Approval timing should be set before the sample lands. Decide who signs off on color, who signs off on hand feel, and who decides whether a minor issue is acceptable or not. Without that clarity, one round of feedback turns into four email threads and a delayed order. A simple pass/fail structure helps:
- Pass: sharp text, clean edges, comfortable hand feel, acceptable color match
- Revise: minor contrast issue, slightly stiff backing, border too narrow
- Reject: blurred logo, poor stretch behavior, scratchy surface, wrong size
That kind of checklist is dull, but it is efficient. Buyers who use it tend to move faster, not slower.
One caution: a sample that looks perfect on day one can still fail after handling, folding, or a quick wear test. If the beanie is part of a longer shelf-life program, ask how the label behaves after storage, heat, or humidity. A good supplier should be able to discuss that without hand-waving.
Common Sample Mistakes That Quietly Raise Reorder Risk
The biggest mistake is approving a digital proof and treating the physical sample as a formality. A screen can hide blurred edges, weak contrast, and thread density problems. Once the label is woven, those issues do not disappear. They get locked in.
Another common miss is testing in only one condition. A label can look fine under studio lighting and still fail when stretched by hand or rubbed against knit fibers. It may even hold up during a short try-on and then reveal problems after repeated wear. That is why brands should inspect samples under natural light, indoor light, and simple hand stress. No lab setup required. Just honest handling.
Gloss is another trap. Many teams assume a shinier finish equals higher quality. Not always. For beauty-driven products, a soft matte label often feels more intentional because it echoes the tone of premium skincare or minimal makeup packaging. A glossy finish can fight that mood and make the beanie feel more sporty than cosmetic.
Placement also gets underestimated. If the label is sewn too close to a seam, it can pucker. If it is too large, it can overpower the beanie silhouette. If it is too small, the logo disappears when the cuff stretches. The sample should answer these questions before the production line starts. A well-placed sample teaches more than a hundred guesses.
There is also a common sizing problem: teams approve a label width without checking how much the knit cuff compresses once worn. That can make a technically correct label look too wide in real use. Measuring the beanie while stretched and relaxed gives a better picture than measuring it flat on a table.
For buyers trying to keep the whole product family consistent, this is the right moment to check whether the label speaks the same language as the carton, the mailer, and the insert. Recycled materials, post-consumer waste content, kraft paper wraps, and biodegradable packaging all affect perception. The beanie label should belong there.
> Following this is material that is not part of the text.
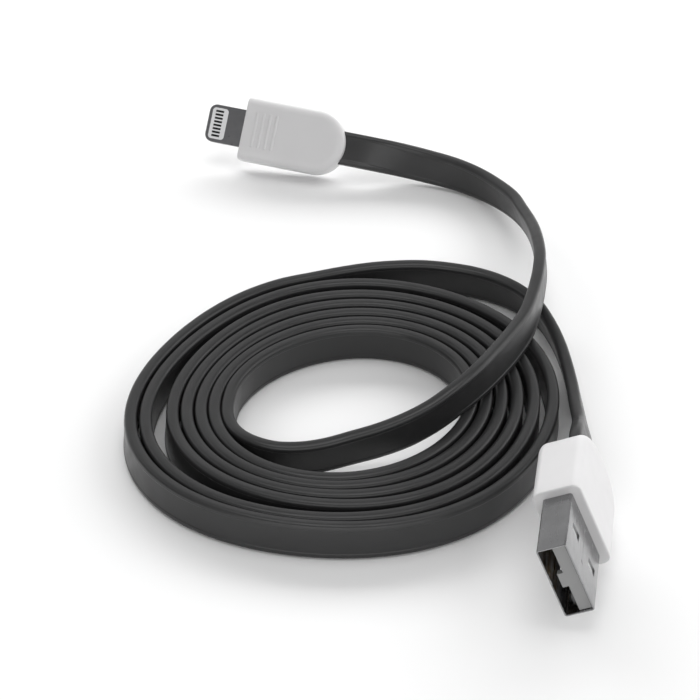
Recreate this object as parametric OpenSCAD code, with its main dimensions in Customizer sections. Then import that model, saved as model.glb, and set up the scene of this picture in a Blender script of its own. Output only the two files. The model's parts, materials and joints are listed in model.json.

What to Send Before You Approve the Final Sample
The cleanest approvals start with clean inputs. Before the final sample is confirmed, send the supplier the final artwork file, the exact label dimensions, Pantone or brand color references, and a clear photo or mockup showing where the label will sit on the beanie. If the beanie style changes the cuff depth or stitch tension, that photo matters more than most teams realize.
It also helps to request at least two options if the order is strategic: one material choice and one finish choice. For example, compare standard polyester against recycled polyester, or matte thread against low-sheen thread. The extra step gives the brand team something real to evaluate instead of arguing over assumptions.
Use plain language for pass/fail criteria. Terms like “premium” and “high-end” are too vague. Better to write: sharp text, no frayed edges, soft hand feel, exact logo proportions, and color close to the approved cosmetics palette. That makes the supplier’s job easier, and it makes the approval harder to misread later.
Then lock the sequence. Approve the sample first. Confirm quantity second. Fix the quote third. Release bulk production only after the physical test passes. That order sounds basic because it is. It is also the difference between a controlled order and a rushed one. For a cosmetics brand trying to protect its image, the cosmetics Woven Label Beanies Material Sample guide is one of the simplest ways to cut expensive guesswork.
One final practical habit: keep the approved sample, the quote, and the final artwork together in the same file set. Reorders get messy when teams rely on memory. A good sample record makes the next run faster and reduces the chance of “almost the same” becoming a real problem.
Frequently Asked Questions
What should a cosmetics woven label beanie sample include?
A useful sample should show the exact weave, color match, edge finish, and backing so you can judge the label as it will actually be made. Ask for a sewn-on test on the beanie style whenever possible, because a flat swatch does not reveal stretch, placement, or drape. Keep one sample beside the artwork and one beside the finished beanie so you can compare legibility and overall brand fit.
How do I compare sample materials for beanie branding?
Judge the sample under natural light first, then check it again under indoor light because thread sheen and contrast can shift. Rub and stretch the label by hand to see whether the weave distorts, frays, or becomes hard to read after movement. Compare the finish against your cosmetics packaging palette so the beanie label feels like part of the same product family.
Which material works best for premium cosmetics beanie labels?
Fine-denier polyester or recycled polyester usually gives the clearest detail and a smooth, premium look on small woven labels. A matte or low-sheen finish often works better for beauty brands than a shiny thread, especially when the logo is delicate. If comfort is a priority, pair the material with a soft backing so the label does not feel scratchy against the knit.
How much does a woven label sample usually cost?
Sample cost depends on setup labor, number of colors, label size, finish complexity, and whether the supplier needs a new loom run. Some suppliers credit the sample fee back against the bulk order, so ask whether the quote includes that offset. Compare sample pricing with the cost of a mistake, because a rejected production run is far more expensive.
What is the usual lead time for approval and production?
Simple samples can move quickly, but artwork review, loom setup, and shipping all add time before you see the physical piece. Revisions extend the timeline, especially when you need a tighter color match or a different backing for comfort. Build a buffer into the schedule so the beanie launch is not delayed by one round of sample corrections.